Dubbed the “Happy Christmas 2014 Plan”, authorities opened Christmas fairs around the country at the weekend, which will offer food and other goods at “fair prices” until 24 December. Around 80% of offered products are produced nationally.

Further, the government’s “My Well Equipped House” program has been reactivated, through which thousands of household appliances and white goods will be sold to consumers at up to 60% below market price.

“This is President Maduro’s present to the Venezuelan people this Christmas: or one of them, because the great present is peace in Venezuela,” said Trade Minister Isabel Delgado on Sunday.

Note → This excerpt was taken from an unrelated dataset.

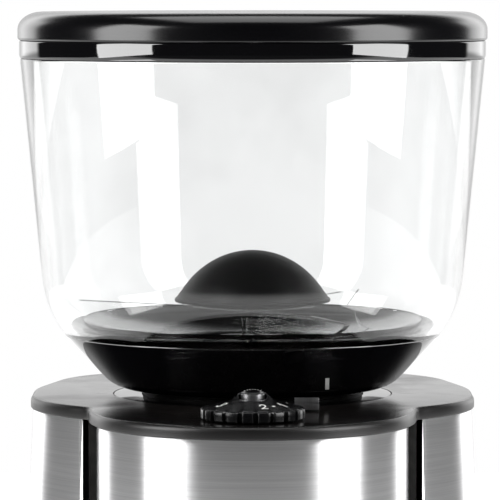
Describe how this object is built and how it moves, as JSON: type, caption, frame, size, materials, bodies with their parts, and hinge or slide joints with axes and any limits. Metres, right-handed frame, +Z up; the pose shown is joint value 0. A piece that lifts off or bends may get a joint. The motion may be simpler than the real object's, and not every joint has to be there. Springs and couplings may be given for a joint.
{
  "type": "burr coffee grinder",
  "caption": "Upright burr coffee grinder: clear bean hopper, geared grind dial on a lobed top plate, brushed covers, spout, portafilter fork and tray.",
  "frame": {"origin": "on the floor, under the middle of the whole grinder's bounding box", "axes": "+Z up, -Y towards the front where the dial, spout and tray are, +X to the user's right"},
  "size_m": [0.1776, 0.2282, 0.3697],
  "materials": {
    "clear_plastic": "polished clear moulding",
    "gloss_black_plastic": "high gloss black moulding",
    "satin_black_plastic": "satin black moulding",
    "painted_black_steel": "fine satin black powder coat",
    "brushed_steel": "horizontal brushed grain",
    "machined_steel": "machined and ground",
    "dark_fasteners": "blackened steel",
    "cast_aluminium": "die cast",
    "brass": "machined",
    "electrical_steel": "laminated stack",
    "copper_windings": "varnished wire",
    "grey_plastic": "moulded",
    "rubber": "matt"
  },
  "bodies": {
    "housing": {"top_plate": "satin_black_plastic", "trim_ring": "gloss_black_plastic", "pillar_screws": "dark_fasteners", "dial_bush": "brass", "dial_pointer": "machined_steel", "gear_bracket": "painted_black_steel", "side_cover_left": "brushed_steel", "side_cover_right": "brushed_steel", "front_column": "brushed_steel", "front_panel": "painted_black_steel", "rear_cover": "painted_black_steel", "spout_housing": "satin_black_plastic", "chute": "satin_black_plastic", "portafilter_fork": "machined_steel", "fork_screws": "dark_fasteners", "base_plate": "painted_black_steel", "feet": "rubber", "chassis_deck": "painted_black_steel", "pillars": "machined_steel", "grinding_chamber": "cast_aluminium", "upper_bearing": "machined_steel", "lower_bearing": "machined_steel", "motor_stator": "electrical_steel", "motor_windings": "copper_windings", "motor_upper_bell": "cast_aluminium", "motor_lower_bell": "cast_aluminium", "drive_bolts": "dark_fasteners", "run_capacitor": "grey_plastic", "mains_inlet": "satin_black_plastic", "rocker_switch_body": "satin_black_plastic", "start_switch": "satin_black_plastic", "button_spring": "machined_steel"},
    "hopper": {"hopper_shell": "clear_plastic", "hopper_band": "gloss_black_plastic", "hopper_bowl": "gloss_black_plastic", "bean_guard": "clear_plastic", "finger_guard_dome": "satin_black_plastic", "hopper_seal": "rubber"},
    "lid": {"lid": "gloss_black_plastic", "lid_seal": "rubber"},
    "adjuster": {"adjusting_ring": "satin_black_plastic", "ring_gear": "brass", "upper_burr": "machined_steel", "upper_burr_screws": "dark_fasteners"},
    "idler": {"idler_gear": "brass"},
    "dial": {"grind_dial": "gloss_black_plastic", "dial_screw": "machined_steel", "dial_shaft": "machined_steel", "dial_pinion": "brass"},
    "rotor": {"lower_burr": "machined_steel", "lower_burr_screws": "dark_fasteners", "burr_carrier": "machined_steel", "carrier_nut": "dark_fasteners", "motor_shaft": "machined_steel", "rotor_core": "electrical_steel", "cooling_fan": "grey_plastic"},
    "start_button": {"start_button": "gloss_black_plastic"},
    "power_rocker": {"power_rocker": "gloss_black_plastic"},
    "tray": {"tray": "satin_black_plastic", "tray_grille": "machined_steel"}
  },
  "joints": [
    {"name": "hopper_lift", "type": "slide", "parent": "housing", "child": "hopper", "axis": [0, 0, 1], "range_m": [0, 0.12]},
    {"name": "lid_lift", "type": "slide", "parent": "hopper", "child": "lid", "axis": [0, 0, 1], "range_m": [0, 0.1]},
    {"name": "ring_turn", "type": "hinge", "parent": "housing", "child": "adjuster", "pos_m": [0, 0.0289, 0.21], "axis": [0, 0, 1], "range_deg": [-40.9, 40.9]},
    {"name": "idler_turn", "type": "hinge", "parent": "housing", "child": "idler", "pos_m": [0, -0.0341, 0.218], "axis": [0, 0, 1], "range_deg": [-150, 150]},
    {"name": "dial_turn", "type": "hinge", "parent": "housing", "child": "dial", "pos_m": [0, -0.0611, 0.225], "axis": [0, 0, 1], "range_deg": [-150, 150]},
    {"name": "rotor_spin", "type": "hinge", "parent": "housing", "child": "rotor", "pos_m": [0, 0.0289, 0.12], "axis": [0, 0, 1], "continuous": true},
    {"name": "start_press", "type": "slide", "parent": "housing", "child": "start_button", "axis": [0, 1, 0], "range_m": [0, 0.004], "stiffness_N_per_m": 250, "springref_m": -0.002, "deforming": ["button_spring"]},
    {"name": "power_switch", "type": "hinge", "parent": "housing", "child": "power_rocker", "pos_m": [0.044, -0.0186, 0.122], "axis": [1, 0, 0], "range_deg": [-18, 0]},
    {"name": "tray_slide", "type": "slide", "parent": "housing", "child": "tray", "axis": [0, -1, 0], "range_m": [0, 0.09]}
  ],
  "couplings": [
    {"joint": "idler_turn", "follows": "ring_turn", "ratio": -3.6667},
    {"joint": "dial_turn", "follows": "ring_turn", "ratio": 3.6667}
  ]
}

In addition to being a time of cultural and religious importance in the South American country, Christmas is a period of increased consumption in Venezuela, when families seek to stock up on typical foods, presents, and spend their Christmas bonuses on new goods.

The idea behind the government’s operation is to help all Venezuelans access seasonal foods and other products at affordable prices, especially in the context of the product shortages and high inflation which have been experienced this year.

Officials argue that the problems are due to an “economic war” through which individuals and businesses speculate on prices, hoard goods, or smuggle them to Colombia to escape Venezuelan price controls.

Opponents blame what they call economic mismanagement or “excessive” state intervention for the situation. There has also been speculation as to whether the falling price of oil will affect debt or import obligations; however the government insists that its budget is already based on a conservative estimate of income from oil sales.

Authorities will also monitor private sector retailers over the Christmas period to try and prevent widespread price speculation and the flouting of regulations which set maximum price and profit margins. Food, clothes, shoes, toys, white goods and hardware are priority items for inspection. The government’s Christmas fairs will reportedly utilise fingerprint technology to prevent speculators buying up the discounted goods in bulk to later re-sell for a profit.

“This operation isn’t a policy to attack anyone, nor to persecute. We aren’t asking any business to work at a loss: what we won’t permit is for them to speculate with Venezuelans’ salaries,” said President Maduro at the weekend.

In addition, public police presence will be increased over the season as part of citizen safety measures.